- [Records]
[START]
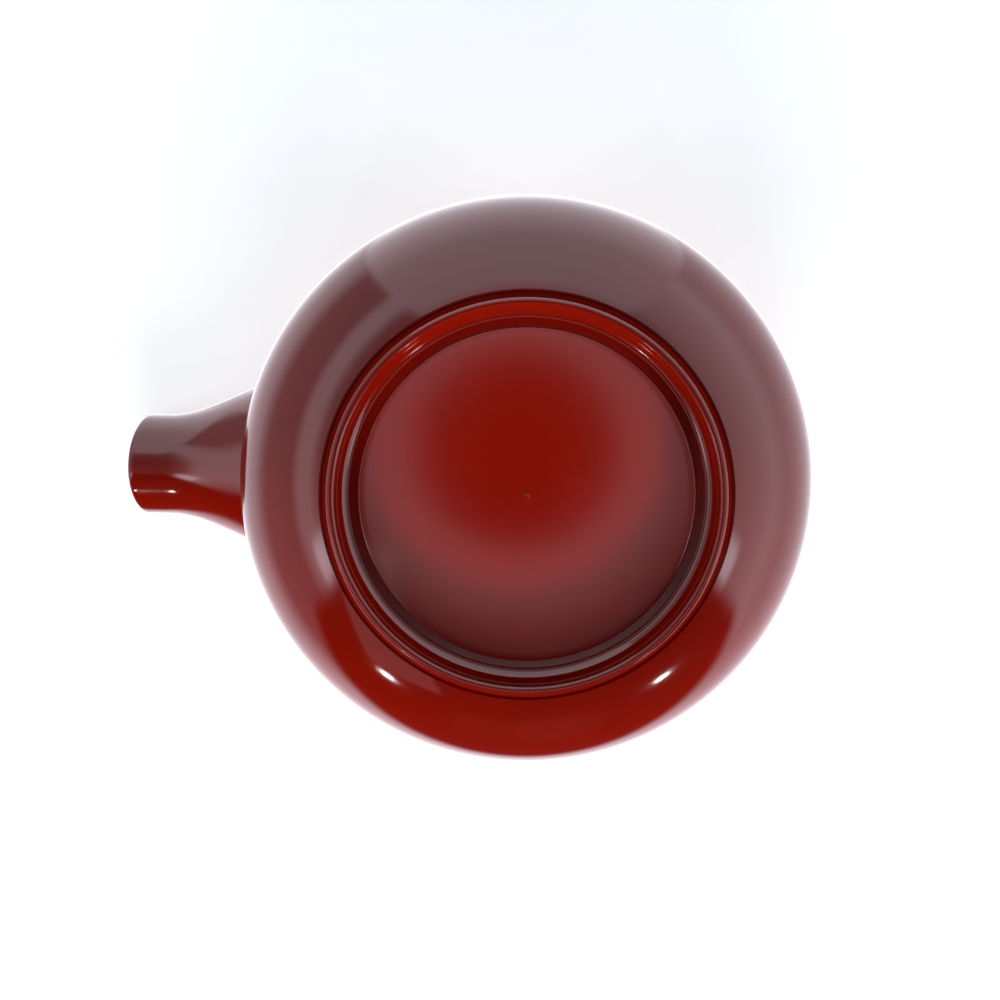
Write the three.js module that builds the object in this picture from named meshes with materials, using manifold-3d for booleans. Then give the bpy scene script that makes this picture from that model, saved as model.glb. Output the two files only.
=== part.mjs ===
// Spouted bowl in red lacquer, standing on its foot ring.
// Millimetres, +Z up. The table is at z = 0 and the spout points along -X.
import * as THREE from 'three';
import { mergeVertices } from 'three/addons/utils/BufferGeometryUtils.js';
import Module from 'manifold-3d';

const wasm = await Module();
wasm.setup();

// Bowl: an outer curve of two quarter ellipses that meet at the widest circle
const bellyRadius = 75;
const bellyHeight = 27;
const bellyCurveWidth = 31.8;
const lowerCurveHeight = 25.3;
const upperCurveHeight = 45;
const wallTopHeight = 60.6;
const wallThickness = 3;
const floorThickness = 3.2;

// Foot ring: a narrow rounded crest with a coved inner side
const footRadius = 50.9;
const footCrestWidth = 2.2;
const footCrestRound = 0.8;
const footDepth = 7;
const footFlankFlare = 1.1;
const footCoveWidth = 3.3;
const footCoveTop = 6.3;
const footStepHeight = 0.3;
const bowlLowerEdgeWidth = 0.6;
const bowlLowerEdgeRise = 0.5;

// Base disc inside the foot ring, domed toward the table
const discGrooveWidth = 2.3;
const discEdgeHeight = 5;
const discDome = 1.4;
const discEdgeRound = 0.6;
const gateMarkRadius = 0.8;
const gateMarkHeight = 0.6;

// Spout: an open trough whose end is cut on a slant, so that its lower lip leads
const spoutLength = 32.7;
const spoutLipLead = 4.8;
const spoutHalfWidth = 13.7;
const spoutDepth = 12.8;
const spoutWall = 2.4;
const spoutDropBelowRim = 0.6;
const spoutRise = 3.6;
const spoutLipRound = 0.8;
const flareLength = 36;
const flareDistanceFromTip = 10;
const flareExtraHalfWidth = 10.2;
const flareExtraDepth = 6;
const flareExtraWall = 2;

// Film of glue between seated pieces
const glueGap = 0.2;

// Fineness of the curves
const turnSegments = 80;
const mergeDistance = 1e-4;

const lacquerRed = 0x9c2412;
const quarterTurn = Math.PI / 2;

const coreRadius = bellyRadius - bellyCurveWidth;
const floorTop = footDepth + floorThickness;
const socketRadius = footRadius + footFlankFlare + glueGap;
const bowlLowerEdgeRadius = socketRadius + bowlLowerEdgeWidth;
const lowerAngle = -Math.acos((bowlLowerEdgeRadius - coreRadius) / bellyCurveWidth);
const upperAngle = Math.asin((wallTopHeight - bellyHeight) / upperCurveHeight);

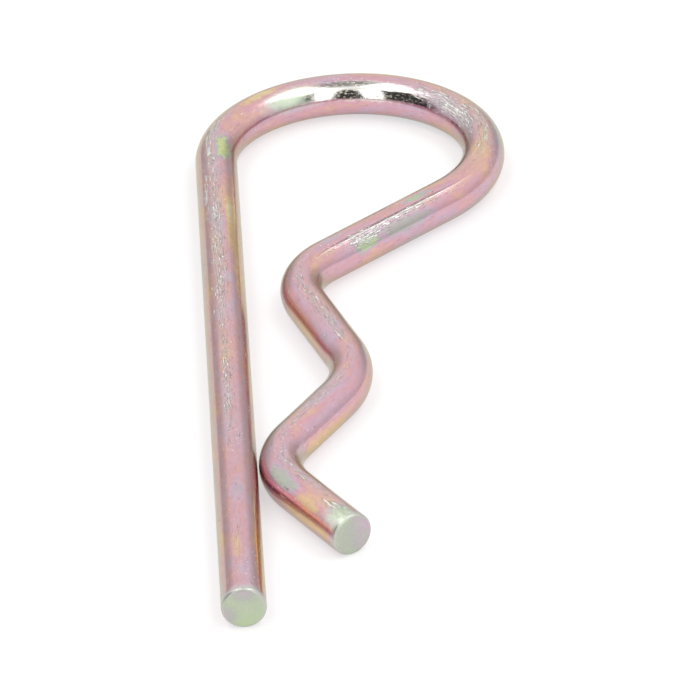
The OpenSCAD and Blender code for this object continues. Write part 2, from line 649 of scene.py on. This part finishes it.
[END]
- [THE PROBLEM] Read through the data and copy every line where "that" shows up.

- [REPLY TO THE EXERCISE]
Write the three.js module that builds the object in this picture from named meshes with materials, using manifold-3d for booleans. Then give the bpy scene script that makes this picture from that model, saved as model.glb. Output the two files only.
// Bowl: an outer curve of two quarter ellipses that meet at the widest circle
// Spout: an open trough whose end is cut on a slant, so that its lower lip leads